Le projet de traité d’Ahmadinejad est également censé compléter le pacte de défense que les deux pays ont signé en juin 2006. Dans le cadre de cet accord, l’Iran offre à la Syrie d’entraîner les soldats syriens en Iran et dans un certain nombre d' »académies » sur le sol syrien. Le but d’un tel programme serait la création d’un réseau d’officiers proiraniens dans tout l’appareil militaire syrien, qui est l’épine dorsale du régime baasiste. Cela rendrait également les forces armées syriennes dépendantes de la culture militaire et des visées stratégiques de l’Iran.
Ahmadinejad offre également « un vaste programme d’échanges culturels ». Ce programme comprend des bourses d’études qui permettront à des milliers de Syriens d’aller dans les universités et les écoles religieuses iraniennes. Mais il prévoit aussi de laisser les coudées franches aux missionnaires iraniens et libanais qui voudraient convertir les Syriens à la version khomeyniste du chiisme.

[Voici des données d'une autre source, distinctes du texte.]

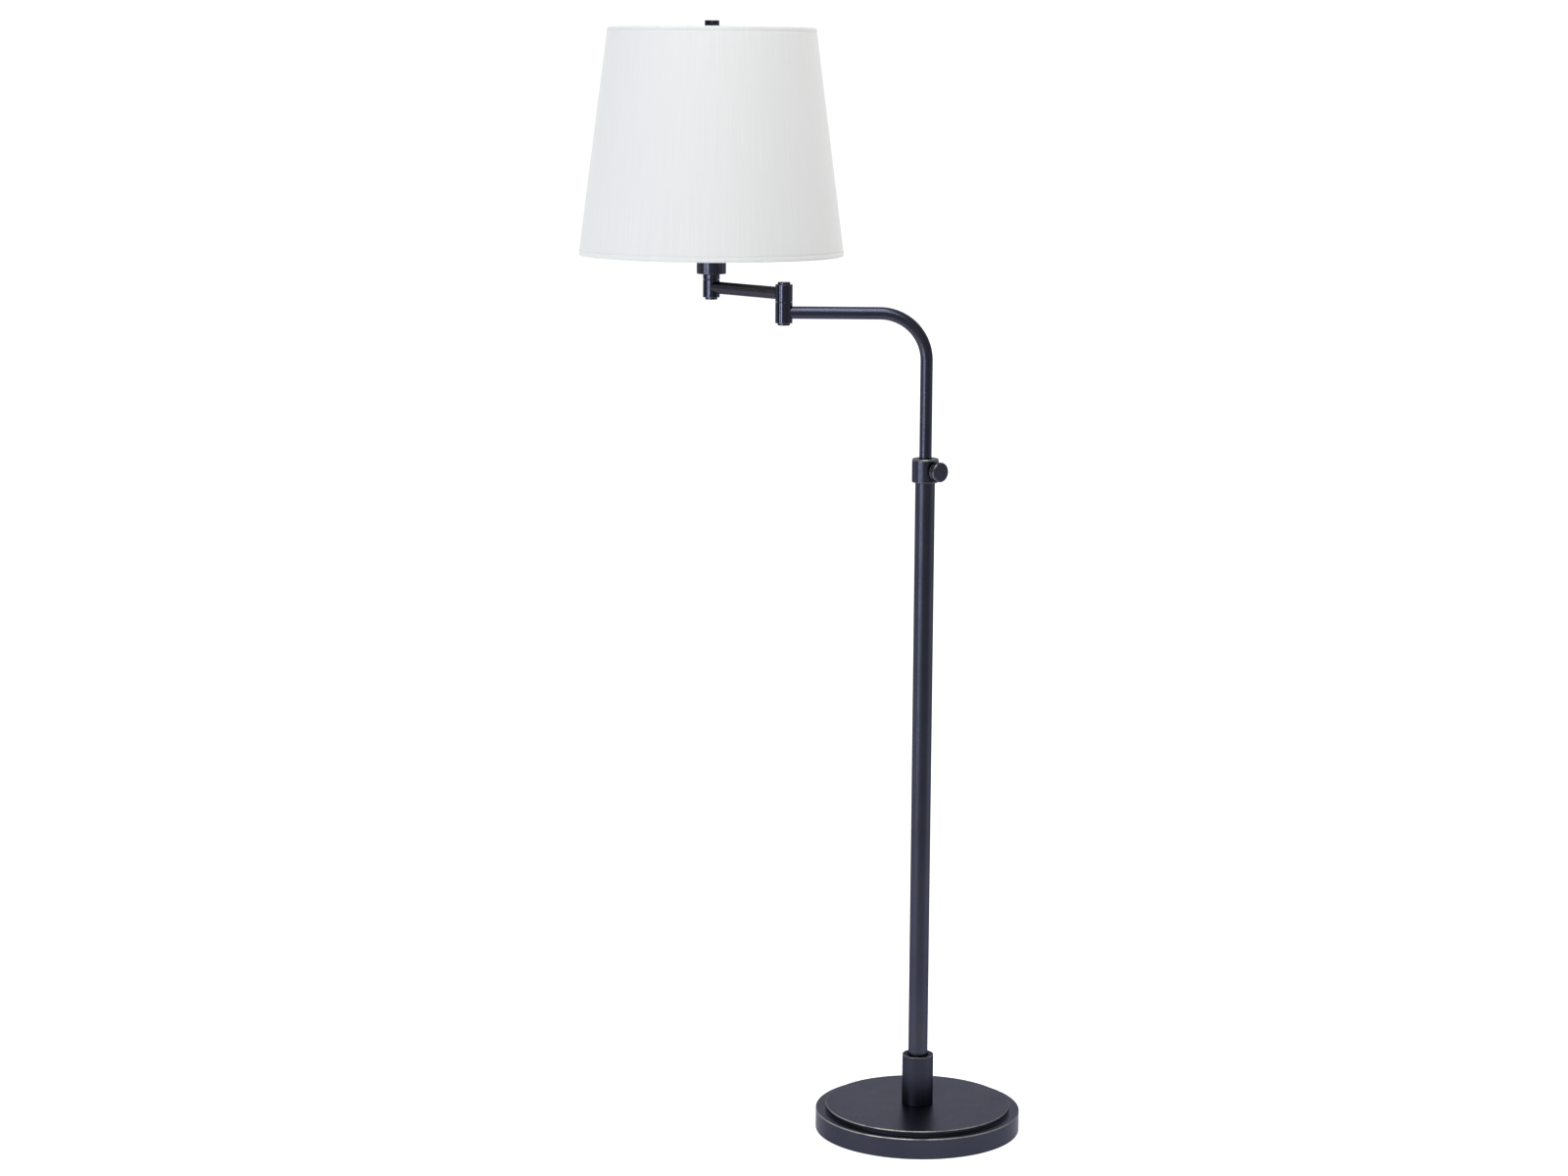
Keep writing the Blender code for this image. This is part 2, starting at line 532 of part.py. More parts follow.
# ---------------------------------------------------------------- head: socket, bulb, harp
def build_socket():
    place = Matrix.Translation(HEAD)
    body = HEAD_FRAME
    cap_nut("head_bottom_cap", HEAD, HEAD_LOW, -1, body)
    pivot = ring(NIPPLE_R, NIPPLE_BORE, HEAD_LOW - 0.0012, SOCKET_FOOT + 0.0025)
    turned("head_pivot", pivot, STEEL, TINY, body, place)
    neck = ring(BARREL_R, NIPPLE_HOLE, HEAD_SPLIT + SPLIT, NECK_TOP, 0.0003)
    turned("head_neck", neck, BRONZE, ROUND, body, place)
    floor = NECK_TOP + GAP
    turned("socket_cup", [
        (CUP_R, floor, 0.0008), (CUP_R, CUP_TOP), (CUP_R - 0.0011, CUP_TOP),
        (CUP_R - 0.0011, floor + 0.0015), (NIPPLE_HOLE, floor + 0.0015), (NIPPLE_HOLE, floor)],
        BRONZE, ROUND, body, place)
    hex_nut("socket_lock_nut", 0.0075, floor + 0.0035, SOCKET_FOOT - GAP, body, HEAD)

    cap_inner = SOCKET_CAP_R - 0.0007
    cap_top = SOCKET_FOOT + 0.0130
    cap_floor = SOCKET_FOOT + 0.0008
    turned("socket_cap", [
        (SOCKET_CAP_R, SOCKET_FOOT, 0.002), (SOCKET_CAP_R, cap_top), (cap_inner, cap_top),
        (cap_inner, cap_floor), (NIPPLE_HOLE, cap_floor), (NIPPLE_HOLE, SOCKET_FOOT)],
        BRASS, SMALL, body, place)
    switch = -Vector((0.0, 1.0, 0.0))
    centre = HEAD + Vector((0.0, 0.0, SWITCH_Z))
    bore = cylinder_cutter("switch_hole", 0.0032, centre + switch * 0.006, centre + switch * 0.025, TINY)
    shell_inner = SOCKET_SHELL_R - 0.0006
    liner_outer = shell_inner - GAP
    outer_skin = ring(SOCKET_SHELL_R, shell_inner, SOCKET_FOOT + 0.0050, SOCKET_TOP)
    shell = turned("socket_shell", outer_skin, BRASS, SMALL, body, place)
    card = ring(liner_outer, liner_outer - 0.0004, SOCKET_FOOT + 0.0092, SOCKET_TOP)
    liner = turned("socket_liner", card, FIBRE, SMALL, body, place)
    insulator_foot = SOCKET_FOOT + 0.0090
    insulator = turned("socket_insulator", [
        (0.0, INSULATOR_TOP), (INSULATOR_R, INSULATOR_TOP), (INSULATOR_R, insulator_foot),
        (0.0, insulator_foot)],
        PHENOLIC, SMALL, body, place, closed=False)
    for piece in (shell, liner, insulator):
        boolean(piece, bore)
    floor = INSULATOR_TOP + GAP
    turned("screw_shell", ring(INSULATOR_R, INSULATOR_R - 0.0005, floor, SOCKET_TOP - 0.0030),
           BRASS, SMALL, body, place)
    contact_r = 0.0040
    contact_top = floor + 0.0025
    contact = [(0.0, contact_top), (contact_r, contact_top), (contact_r, floor), (0.0, floor)]
    turned("centre_contact", contact, BRASS, TINY, body, place, closed=False)

    lie = along(switch, centre)
    knob_in, knob_out = SWITCH_KNOB
    shaft_r = 0.0020
    shaft_end = knob_in + 0.0050
    hole_r = shaft_r + GAP
    turned("switch_shaft", [(0.0, 0.0064), (shaft_r, 0.0064), (shaft_r, shaft_end), (0.0, shaft_end)],
           BRASS, TINY, SWITCH_FRAME, lie, closed=False)
    turned("switch_knob", [
        (0.0, knob_out), (0.0045, knob_out, 0.0010), (0.0060, knob_in, 0.0006), (hole_r, knob_in),
        (hole_r, shaft_end + GAP), (0.0, shaft_end + GAP)], PHENOLIC, TINY, SWITCH_FRAME, lie, closed=False)


def build_bulb():
    place = Matrix.Translation(HEAD)
    foot = BULB_FOOT
    turned("bulb_base", [
        (0.0, foot), (0.0040, foot), (0.0125, foot + 0.0035), (0.0128, foot + 0.0050),
        (0.0128, foot + 0.0260), (0.0123, foot + 0.0260), (0.0123, foot + 0.0055), (0.0, foot + 0.0055)],
        STEEL, SMALL, HEAD_FRAME, place, closed=False)
    globe = GLOBE_R
    neck = 0.0118
    centre = foot + BULB_TALL - globe
    outer = []
    for step in range(7):
        angle = math.radians(90 - 21 * step)
        outer.append((globe * math.cos(angle), centre + globe * math.sin(angle)))
    outer[0] = (0.0, centre + globe)
    outer += [(0.0185, foot + 0.0450), (0.0140, foot + 0.0340), (neck, foot + 0.0270), (neck, foot + 0.0080)]
    wall = 0.0009
    inner = [(neck - wall, foot + 0.0080), (neck - wall, foot + 0.0270), (0.0140 - wall, foot + 0.0340),
             (0.0185 - wall, foot + 0.0450)]
    for step in range(6, -1, -1):
        angle = math.radians(90 - 21 * step)
        inner.append(((globe - wall) * math.cos(angle), centre + (globe - wall) * math.sin(angle)))
    inner[-1] = (0.0, centre + globe - wall)
    turned("bulb_glass", outer + inner, GLASS, SMALL, HEAD_FRAME, place, closed=False)


def build_harp():
    body = HEAD_FRAME
    floor = NECK_TOP + GAP + 0.0015 + GAP
    stand = 0.0171
    lift = STRAP_T / 2
    half = [(0.0, floor + lift, 0.0070), (0.0100, floor + lift, 0.0070),
            (stand - 0.0025, floor + lift, 0.0040), (stand - 0.0007, floor + lift + 0.0007, 0.0030),
            (stand, floor + lift + 0.0025, 0.0025),
            (stand, CUP_TOP + 0.0010, 0.0025), (HARP_FOOT_X, CUP_TOP + 0.0060, 0.0025),
            (HARP_FOOT_X, HARP_FOOT_Z - 0.0005, 0.0025)]
    path = [(-x, z, w) for x, z, w in reversed(half[1:])] + half
    mesh = bpy.data.meshes.new("harp_saddle")
    corners = [(x, side * w, z) for x, z, w in path for side in (-1, 1)]
    faces = [(2 * i, 2 * i + 2, 2 * i + 3, 2 * i + 1) for i in range(len(path) - 1)]
    mesh.from_pydata(corners, [], faces)
    saddle = add("harp_saddle", mesh, STEEL, body, Matrix.Translation(HEAD))
    strap = saddle.modifiers.new("strap", "SOLIDIFY")
    strap.thickness = STRAP_T
    strap.offset = 0.0
    middle = HEAD + Vector((0.0, 0.0, floor))
    reach = Vector((0.0, 0.0, 0.01))
    boolean(saddle, cylinder_cutter("saddle_hole", NIPPLE_HOLE, middle - reach, middle + reach, TINY))

    for name, side in (("harp_ferrule_left", -1), ("harp_ferrule_right", 1)):
        spot = HEAD + Vector((side * HARP_FOOT_X, 0.0, 0.0))
        sleeve = ring(0.0038, 0.0030, HARP_FOOT_Z - 0.0080, HARP_FOOT_Z + 0.0080)
        turned(name, sleeve, BRASS, TINY, body, Matrix.Translation(spot))

    wire_top = SPIDER_Z - 0.0060
    wire_low = HARP_FOOT_Z
    legs = 16
    loop = []
    for step in range(legs + 1):
        t = step / legs
        x = harp_half_width(t)
        loop.append(HEAD + Vector((x, 0.0, wire_low + (wire_top - wire_low) * harp_rise(t))))
    mirrored = [Vector((2 * HEAD.x - p.x, p.y, p.z)) for p in reversed(loop[:-1])]
    wire("harp", loop + mirrored, HARP_WIRE, STEEL, body)

    seat = wire_top + HARP_WIRE + GAP
    turned("harp_top_stud", [
        (0.0, FINIAL_TOP - 0.0120), (0.0030, FINIAL_TOP - 0.0120), (0.0030, SPIDER_Z - GAP),
        (0.0060, SPIDER_Z - GAP), (0.0060, seat), (0.0, seat)],
        BRASS, TINY, body, Matrix.Translation(HEAD), closed=False)


def harp_half_width(t):
    """Half the harp's width from its foot, t = 0, to its crown, t = 1."""
    if t < 0.5:
        blend = 0.5 - 0.5 * math.cos(math.pi * t / 0.5)
        return HARP_FOOT_X + (HARP_HALF - HARP_FOOT_X) * blend
    return HARP_HALF * math.cos(math.pi / 2 * (t - 0.5) / 0.5)


def harp_rise(t):
    """Height along the harp as a share of its whole height."""
    belly = 0.62
    if t < 0.5:
        return belly * t / 0.5
    return belly + (1 - belly) * math.sin(math.pi / 2 * (t - 0.5) / 0.5)


# ---------------------------------------------------------------- shade and finial
def shade_radius(z):
    share = (z - SHADE_LOW) / (SHADE_TOP - SHADE_LOW)
    return SHADE_R_LOW + (SHADE_R_TOP - SHADE_R_LOW) * share


def build_shade():
    body = HEAD_FRAME
    place = Matrix.Translation(HEAD)
    turned("shade_shell", [
        (SHADE_R_TOP, SHADE_TOP), (SHADE_R_LOW, SHADE_LOW), (SHADE_R_LOW - SHADE_T, SHADE_LOW),
        (SHADE_R_TOP - SHADE_T, SHADE_TOP)], LINEN, FINE, body, place)
    inset = SHADE_T + RING_WIRE + GAP + 0.0002
    top_ring_z = SHADE_TOP - 0.0022
    sides = 6
    for name, z in (("shade_top_ring", top_ring_z), ("shade_bottom_ring", SHADE_LOW + 0.0022)):
        profile = []
        for i in range(sides):
            angle = 2 * math.pi * i / sides
            reach = shade_radius(z) - inset + RING_WIRE * math.cos(angle)
            profile.append((reach, z + RING_WIRE * math.sin(angle)))
        turned(name, profile, STEEL, 48, body, place)

    hub = ring(0.0110, FINIAL_BORE, SPIDER_Z, SPIDER_Z + HUB_T)
    spider = turned("shade_spider", hub, STEEL, SMALL, body, place)
    end = shade_radius(top_ring_z) - inset - RING_WIRE - GAP
    for i, bearing in enumerate((30, 150, 270)):
        out = Vector((math.cos(math.radians(bearing)), math.sin(math.radians(bearing)), 0.0))
        level = Vector((0.0, 0.0, SPIDER_Z + HUB_T / 2))
        raised = Vector((0.0, 0.0, top_ring_z))
        route = [HEAD + out * 0.0085 + level, HEAD + out * 0.0200 + level,
                 HEAD + out * (end - 0.012) + raised, HEAD + out * end + raised]
        spoke = wire(f"spoke_{i + 1}", route, SPOKE_WIRE, STEEL, sides=1)
        PARTS.objects.unlink(spoke)
        CUTTERS.objects.link(spoke)
        spoke.hide_render = True
        spoke.display_type = "WIRE"
        boolean(spider, spoke, "UNION")


def build_finial():
    foot = SPIDER_Z + HUB_T + GAP
    top = FINIAL_TOP
    neck = 0.0065
    bore_end = top - 0.0115
    turned("finial", [
        (0.0, top), (FINIAL_R, top, 0.0005), (FINIAL_R, foot + 0.0050), (neck, foot + 0.0030), (neck, foot),
        (FINIAL_BORE, foot), (FINIAL_BORE, bore_end), (0.0, bore_end)],
        BRONZE, SMALL, FINIAL_FRAME, Matrix.Translation(HEAD), closed=False)


build_base()
build_clamp()
build_mast()
build_elbow()
build_swing_arm()
build_socket()
build_bulb()
build_harp()
build_shade()
build_finial()
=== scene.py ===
"""Looks of the pharmacy floor lamp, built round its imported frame."""

import json
import math

import bmesh
import bpy
from mathutils import Matrix, Vector


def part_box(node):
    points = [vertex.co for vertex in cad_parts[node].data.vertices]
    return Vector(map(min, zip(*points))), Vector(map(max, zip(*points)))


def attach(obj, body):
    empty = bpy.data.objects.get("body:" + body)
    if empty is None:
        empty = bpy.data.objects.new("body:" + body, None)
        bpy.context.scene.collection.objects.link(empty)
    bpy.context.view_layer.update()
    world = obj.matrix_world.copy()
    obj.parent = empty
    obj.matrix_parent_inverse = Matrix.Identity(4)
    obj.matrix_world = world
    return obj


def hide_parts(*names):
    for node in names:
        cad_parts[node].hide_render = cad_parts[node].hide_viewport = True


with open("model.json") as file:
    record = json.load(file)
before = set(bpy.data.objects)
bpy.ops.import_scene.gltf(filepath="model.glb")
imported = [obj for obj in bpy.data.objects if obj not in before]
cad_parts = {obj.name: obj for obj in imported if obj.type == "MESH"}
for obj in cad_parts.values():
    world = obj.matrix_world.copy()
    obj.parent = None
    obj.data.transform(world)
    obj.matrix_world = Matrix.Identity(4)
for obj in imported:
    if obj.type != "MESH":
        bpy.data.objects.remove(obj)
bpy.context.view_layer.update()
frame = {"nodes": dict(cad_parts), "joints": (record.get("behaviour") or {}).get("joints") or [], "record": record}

JOINTS = {joint["name"]: joint for joint in frame["joints"]}


def axis_point(joint):
    return Vector(JOINTS[joint]["pos_m"])


ELBOW = axis_point("elbow_swing")
HEAD = axis_point("head_swivel")
SCREW = Vector(JOINTS["thumb_screw_turn"]["axis"]).normalized()
SCREW_Z = axis_point("thumb_screw_turn").z
ARM_DIR = (HEAD.xy - ELBOW.xy).to_3d().normalized()
UP = Vector((0.0, 0.0, 1.0))


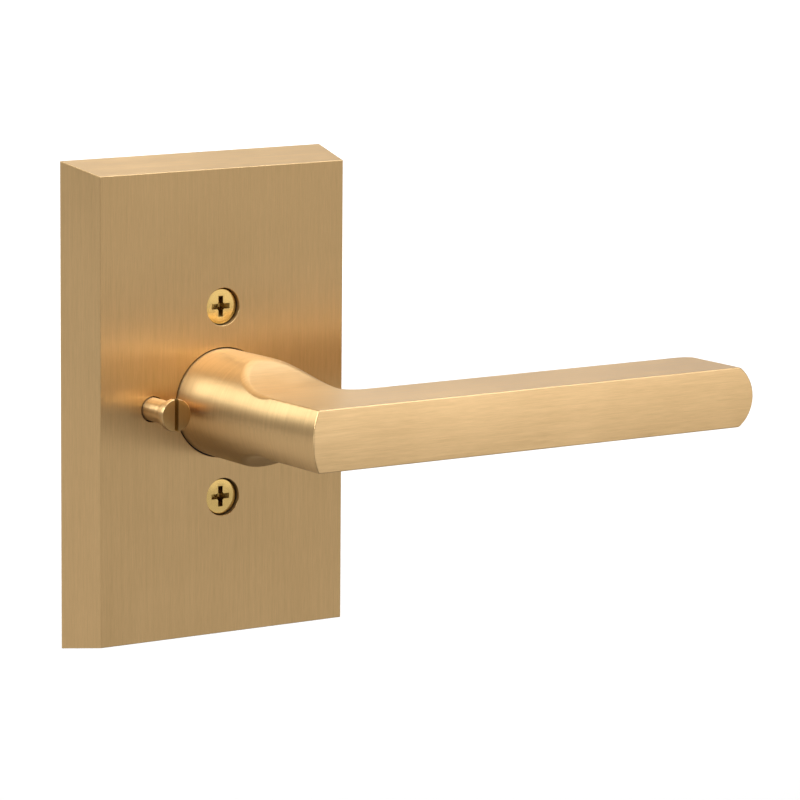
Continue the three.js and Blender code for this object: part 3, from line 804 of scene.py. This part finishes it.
def flare():
    """(radius, y) points where the pin's head narrows to its shaft."""
    start = PIN_FACE + PIN_RIM
    points = []
    for step in range(13):
        share = step / 12
        radius = PIN_SHAFT + (PIN_HEAD - PIN_SHAFT) * (1 - share) ** 2
        points.append((radius, start + share * (PIN_FLARE_END - start), 0))
    return points


def pin_grain(points, centres, normals):
    """Grooves run up the pin's face, along its slot, and round its shaft."""
    across, along = turned_grain(PIN_X, 0.0)(points, centres, normals)
    face = (normals[:, 1] < -0.7) & (centres[:, 1] < PIN_FACE + PIN_RIM)
    return np.where(face, points[:, 0], across), np.where(face, points[:, 2], along)


def make_pin():
    shell = Shell()
    path = [(0.1, PIN_FACE, 0), (PIN_HEAD, PIN_FACE, 0.14), *flare()]
    for middle, width, depth in PIN_GROOVES:
        path += [(PIN_SHAFT, middle - width / 2, 0.06), (depth, middle - width / 2, 0.1),
                 (depth, middle + width / 2, 0.1), (PIN_SHAFT, middle + width / 2, 0.06)]
    bore, bore_end = PIN_BORE
    path += [(PIN_SHAFT, PIN_TAIL, 0.3), (bore, PIN_TAIL, 0.1), (bore, bore_end, 0.05), (0.1, bore_end, 0)]
    shell.turned(path, 96, PIN_X, 0.0, steps=4)
    width, depth = PIN_SLOT
    sides = (PIN_X - width / 2, PIN_X + width / 2, -PIN_HEAD - 1, PIN_HEAD + 1)
    slot = block_mesh((*sides, PIN_FACE - 1), (*sides, PIN_FACE + depth))
    whole = shell.mesh("privacy_pin_button", pin_grain, own_normals=False)
    # The slot's cut faces take a darker brass: painted shade.
    mesh = carved(whole, [slot], pin_grain, "satin_brass", "slot_brass_painted_shade")
    coat(mesh, "pin_brass")
    for face in mesh.polygons:
        if face.normal.y < -0.9 and face.center.y < (PIN_FACE + 0.05) * MM:
            face.material_index = 2
    piece = add_object("privacy_pin_button", mesh, "pin_assembly", "satin_brass", "privacy_pin")
    soften(piece, 0.07, 40.0)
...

Abandonné par les Arabes et évité par l’Europe et les Etats-Unis, Bashar risque de sentir qu’il n’a pas d’autre choix que de raccrocher ses wagons à la locomotive sans freins d’Ahmadinejad. Beaucoup de Syriens, y compris dans l’entourage de Bashar, ne sont pas d’accord et pensent que la Syrie peut encore réfléchir avant de faire le grand saut. Une stratégie, fondée sur l’espoir que la République islamique chassera les Etats-Unis du Moyen-Orient, rayera Israël de la carte et, sur la lancée, rendra le Golan à la Syrie, ne peut que conduire le régime syrien à un isolement encore plus grand.